Does this mean I should look at reinvesting my Exxon-Mobil (XOM) stocks elsewhere, before the company gets "nationalized?"

All those new supplies of unconventional oil, oil sands, oil shale, deep sea, ung, will be adversely affected and new drilling will be cut back to make the business models work better. Some assets will be sold to pare down debt and highly leveraged companies may be toast in a lower oil market that is still 300% higher than 4 years ago. The cost of new oil supplies have gone through the roof in the past 3 or 4 years all around the world. If oil and ng prices are not high enough to cover costs, who would want to increase supplies if they think prices may not recover quickly?

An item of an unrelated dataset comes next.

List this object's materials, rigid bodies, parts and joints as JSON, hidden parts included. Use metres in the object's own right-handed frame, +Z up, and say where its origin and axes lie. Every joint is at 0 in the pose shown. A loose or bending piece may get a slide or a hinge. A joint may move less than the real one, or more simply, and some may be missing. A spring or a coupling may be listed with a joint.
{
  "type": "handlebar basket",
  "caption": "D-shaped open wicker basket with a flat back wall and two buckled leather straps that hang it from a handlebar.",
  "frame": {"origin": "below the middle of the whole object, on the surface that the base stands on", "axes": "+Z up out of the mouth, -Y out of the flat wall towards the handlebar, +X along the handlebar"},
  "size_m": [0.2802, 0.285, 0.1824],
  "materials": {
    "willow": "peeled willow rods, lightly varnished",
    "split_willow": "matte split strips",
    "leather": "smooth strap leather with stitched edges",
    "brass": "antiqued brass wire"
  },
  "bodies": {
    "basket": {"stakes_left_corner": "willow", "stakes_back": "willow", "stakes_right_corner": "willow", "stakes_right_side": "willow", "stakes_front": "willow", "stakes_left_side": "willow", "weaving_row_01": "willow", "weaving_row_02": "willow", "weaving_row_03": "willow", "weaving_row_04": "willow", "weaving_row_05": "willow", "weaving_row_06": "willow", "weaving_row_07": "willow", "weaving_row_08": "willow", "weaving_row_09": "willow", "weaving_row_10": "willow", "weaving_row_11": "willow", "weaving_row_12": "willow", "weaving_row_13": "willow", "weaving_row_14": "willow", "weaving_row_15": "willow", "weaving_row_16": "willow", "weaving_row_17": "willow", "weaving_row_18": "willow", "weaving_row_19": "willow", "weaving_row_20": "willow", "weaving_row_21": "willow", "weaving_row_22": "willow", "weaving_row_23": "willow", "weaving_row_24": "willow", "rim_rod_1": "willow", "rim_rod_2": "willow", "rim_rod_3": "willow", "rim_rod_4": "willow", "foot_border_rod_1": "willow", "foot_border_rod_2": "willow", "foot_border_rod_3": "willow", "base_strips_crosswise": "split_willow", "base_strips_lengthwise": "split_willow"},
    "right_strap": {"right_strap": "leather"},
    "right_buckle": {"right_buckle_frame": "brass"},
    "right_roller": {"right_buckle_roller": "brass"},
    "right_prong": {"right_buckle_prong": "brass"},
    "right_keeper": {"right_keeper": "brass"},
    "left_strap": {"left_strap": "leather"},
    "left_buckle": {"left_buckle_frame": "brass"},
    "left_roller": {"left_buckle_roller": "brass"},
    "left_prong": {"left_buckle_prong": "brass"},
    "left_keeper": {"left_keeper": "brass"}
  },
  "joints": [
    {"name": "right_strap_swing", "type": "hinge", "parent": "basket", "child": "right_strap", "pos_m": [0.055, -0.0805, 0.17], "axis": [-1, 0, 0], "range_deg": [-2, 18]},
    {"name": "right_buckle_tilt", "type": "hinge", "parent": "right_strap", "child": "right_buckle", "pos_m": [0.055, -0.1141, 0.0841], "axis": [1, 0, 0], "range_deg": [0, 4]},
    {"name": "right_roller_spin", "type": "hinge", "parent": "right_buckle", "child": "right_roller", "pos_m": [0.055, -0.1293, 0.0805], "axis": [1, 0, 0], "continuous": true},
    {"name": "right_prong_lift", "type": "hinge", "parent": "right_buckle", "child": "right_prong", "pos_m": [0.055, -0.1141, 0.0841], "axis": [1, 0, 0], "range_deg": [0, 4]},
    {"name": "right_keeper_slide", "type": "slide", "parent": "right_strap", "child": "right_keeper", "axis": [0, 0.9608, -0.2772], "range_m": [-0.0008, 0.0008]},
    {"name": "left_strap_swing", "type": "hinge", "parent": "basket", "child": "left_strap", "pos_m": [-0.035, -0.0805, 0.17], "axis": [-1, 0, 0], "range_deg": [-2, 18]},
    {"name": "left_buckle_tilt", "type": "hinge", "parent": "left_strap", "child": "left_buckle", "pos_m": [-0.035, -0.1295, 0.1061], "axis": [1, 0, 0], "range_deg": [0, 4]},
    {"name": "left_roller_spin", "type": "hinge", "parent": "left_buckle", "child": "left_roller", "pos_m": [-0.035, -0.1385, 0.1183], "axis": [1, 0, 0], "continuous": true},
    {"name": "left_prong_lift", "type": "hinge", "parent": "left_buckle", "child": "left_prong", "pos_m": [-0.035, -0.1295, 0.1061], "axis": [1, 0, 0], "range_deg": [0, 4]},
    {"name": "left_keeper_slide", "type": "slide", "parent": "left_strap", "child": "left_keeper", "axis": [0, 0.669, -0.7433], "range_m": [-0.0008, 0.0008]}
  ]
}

The cost of new projects is high mostly because of steel and labour being expensive.

They should both become much cheaper in a major Depression.

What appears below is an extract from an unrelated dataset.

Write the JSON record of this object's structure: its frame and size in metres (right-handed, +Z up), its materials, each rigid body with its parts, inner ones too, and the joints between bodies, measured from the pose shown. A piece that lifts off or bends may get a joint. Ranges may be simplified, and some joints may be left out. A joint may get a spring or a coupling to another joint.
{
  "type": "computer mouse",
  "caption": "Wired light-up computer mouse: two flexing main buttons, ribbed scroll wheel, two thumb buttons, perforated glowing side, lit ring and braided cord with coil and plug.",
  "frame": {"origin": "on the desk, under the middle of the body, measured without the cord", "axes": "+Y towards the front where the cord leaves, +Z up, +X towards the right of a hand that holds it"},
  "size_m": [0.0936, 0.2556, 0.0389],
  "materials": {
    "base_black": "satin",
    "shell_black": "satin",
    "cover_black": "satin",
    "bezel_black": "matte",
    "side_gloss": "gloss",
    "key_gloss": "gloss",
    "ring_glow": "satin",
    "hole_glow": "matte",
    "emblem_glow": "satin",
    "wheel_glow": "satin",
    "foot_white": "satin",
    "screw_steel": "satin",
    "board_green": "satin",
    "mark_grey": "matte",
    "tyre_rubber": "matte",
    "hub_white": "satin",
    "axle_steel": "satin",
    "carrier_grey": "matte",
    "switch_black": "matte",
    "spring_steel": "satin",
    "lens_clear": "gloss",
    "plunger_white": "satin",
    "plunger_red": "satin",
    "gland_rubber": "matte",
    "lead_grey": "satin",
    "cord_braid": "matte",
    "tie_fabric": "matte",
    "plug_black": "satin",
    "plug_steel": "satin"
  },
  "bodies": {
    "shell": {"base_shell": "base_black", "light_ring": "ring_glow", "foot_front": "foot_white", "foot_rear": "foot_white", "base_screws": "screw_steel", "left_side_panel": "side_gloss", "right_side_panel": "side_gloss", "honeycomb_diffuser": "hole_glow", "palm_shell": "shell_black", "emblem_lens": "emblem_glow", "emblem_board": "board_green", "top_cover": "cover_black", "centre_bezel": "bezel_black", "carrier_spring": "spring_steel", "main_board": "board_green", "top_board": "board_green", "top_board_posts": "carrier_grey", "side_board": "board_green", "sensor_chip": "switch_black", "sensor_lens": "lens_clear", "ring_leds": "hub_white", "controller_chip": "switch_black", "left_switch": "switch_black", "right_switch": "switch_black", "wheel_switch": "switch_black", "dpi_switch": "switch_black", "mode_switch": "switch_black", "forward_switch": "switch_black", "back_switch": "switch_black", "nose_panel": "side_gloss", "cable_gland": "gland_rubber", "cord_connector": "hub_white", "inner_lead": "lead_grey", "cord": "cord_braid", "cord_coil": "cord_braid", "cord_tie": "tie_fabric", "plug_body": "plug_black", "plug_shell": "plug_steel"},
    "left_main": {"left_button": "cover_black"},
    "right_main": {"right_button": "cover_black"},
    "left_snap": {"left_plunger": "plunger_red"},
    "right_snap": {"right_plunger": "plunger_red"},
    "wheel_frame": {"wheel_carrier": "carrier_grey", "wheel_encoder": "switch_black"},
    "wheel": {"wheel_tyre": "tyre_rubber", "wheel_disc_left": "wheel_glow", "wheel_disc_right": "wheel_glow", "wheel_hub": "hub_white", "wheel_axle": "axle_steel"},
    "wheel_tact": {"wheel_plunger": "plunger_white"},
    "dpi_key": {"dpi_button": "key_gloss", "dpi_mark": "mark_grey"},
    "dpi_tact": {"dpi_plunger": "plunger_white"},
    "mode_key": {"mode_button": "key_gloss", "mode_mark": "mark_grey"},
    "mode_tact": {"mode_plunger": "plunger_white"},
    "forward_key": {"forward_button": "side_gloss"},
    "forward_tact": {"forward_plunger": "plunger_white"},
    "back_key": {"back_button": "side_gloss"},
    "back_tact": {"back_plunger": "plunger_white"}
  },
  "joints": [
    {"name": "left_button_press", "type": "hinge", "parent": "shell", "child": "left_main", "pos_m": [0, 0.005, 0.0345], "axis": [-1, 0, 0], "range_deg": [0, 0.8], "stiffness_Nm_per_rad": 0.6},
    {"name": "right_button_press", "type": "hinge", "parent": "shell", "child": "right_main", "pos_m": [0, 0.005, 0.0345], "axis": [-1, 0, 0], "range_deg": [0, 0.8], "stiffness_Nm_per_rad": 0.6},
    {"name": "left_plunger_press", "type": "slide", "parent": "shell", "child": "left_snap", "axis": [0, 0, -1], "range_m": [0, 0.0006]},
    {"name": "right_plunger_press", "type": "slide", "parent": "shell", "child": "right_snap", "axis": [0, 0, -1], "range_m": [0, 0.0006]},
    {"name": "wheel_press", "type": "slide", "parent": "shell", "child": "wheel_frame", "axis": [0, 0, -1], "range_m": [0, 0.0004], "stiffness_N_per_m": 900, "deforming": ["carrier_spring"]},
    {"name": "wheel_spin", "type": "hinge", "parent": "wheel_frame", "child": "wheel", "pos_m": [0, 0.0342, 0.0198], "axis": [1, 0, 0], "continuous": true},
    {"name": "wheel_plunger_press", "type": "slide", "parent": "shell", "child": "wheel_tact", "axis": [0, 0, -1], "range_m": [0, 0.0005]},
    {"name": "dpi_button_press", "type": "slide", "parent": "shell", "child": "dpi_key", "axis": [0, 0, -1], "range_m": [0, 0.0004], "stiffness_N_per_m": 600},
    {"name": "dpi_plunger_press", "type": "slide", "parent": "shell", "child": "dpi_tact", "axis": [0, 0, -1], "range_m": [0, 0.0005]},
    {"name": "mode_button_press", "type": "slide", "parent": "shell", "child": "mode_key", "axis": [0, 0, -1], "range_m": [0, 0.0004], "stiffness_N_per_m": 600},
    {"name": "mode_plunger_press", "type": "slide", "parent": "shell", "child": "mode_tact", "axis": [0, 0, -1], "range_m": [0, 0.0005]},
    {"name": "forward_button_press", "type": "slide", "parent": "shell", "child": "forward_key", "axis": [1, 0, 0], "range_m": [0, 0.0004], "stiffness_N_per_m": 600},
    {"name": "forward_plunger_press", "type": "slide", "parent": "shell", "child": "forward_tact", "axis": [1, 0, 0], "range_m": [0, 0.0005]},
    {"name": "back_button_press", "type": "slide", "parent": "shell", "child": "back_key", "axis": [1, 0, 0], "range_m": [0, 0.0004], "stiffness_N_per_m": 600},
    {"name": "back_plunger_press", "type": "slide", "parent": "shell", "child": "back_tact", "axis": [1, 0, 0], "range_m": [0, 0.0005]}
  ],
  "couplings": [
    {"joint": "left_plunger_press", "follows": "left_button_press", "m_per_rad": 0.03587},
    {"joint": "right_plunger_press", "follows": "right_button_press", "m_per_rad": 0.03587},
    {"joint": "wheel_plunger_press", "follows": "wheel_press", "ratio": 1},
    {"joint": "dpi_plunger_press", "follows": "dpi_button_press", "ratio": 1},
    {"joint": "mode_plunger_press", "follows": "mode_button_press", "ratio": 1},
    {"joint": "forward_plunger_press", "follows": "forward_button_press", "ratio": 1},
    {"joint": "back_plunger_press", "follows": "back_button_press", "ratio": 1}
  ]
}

They will become cheaper but not necessarily more afordable.

You could be right.

During the last Depression, some major projects like the Hoover Dam were started. We'll have to wait and see what this Depression produces (wind farms maybe?).

see what this Depression produces

More demogaugery.

see what this Depression produces

More demogaugery.

http://economics.about.com/cs/businesscycles/a/depressions_2.htm

So how can we tell the difference between a recession and a depression? A good rule of thumb for determining the difference between a recession and a depression is to look at the changes in GNP. A depression is any economic downturn where real GDP declines by more than 10 percent. A recession is an economic downturn that is less severe.

I've also seen it defined as four consecutive quarters of economic contraction.

I don' theng tha' (demagoguery) mens wha you theng it mens... (especially since you can't spell it, either...)

Demagogue 1: a leader who makes use of popular prejudices and false claims and promises in order to gain power

One, is the poster a leader here? Two, what power is to be gained? And, three, how is predicting a depression demagoguery? I'd be surprised if we didn't hit both definitions.

Cheers

last great depression also produced the holocaust and nuclear bombs going off.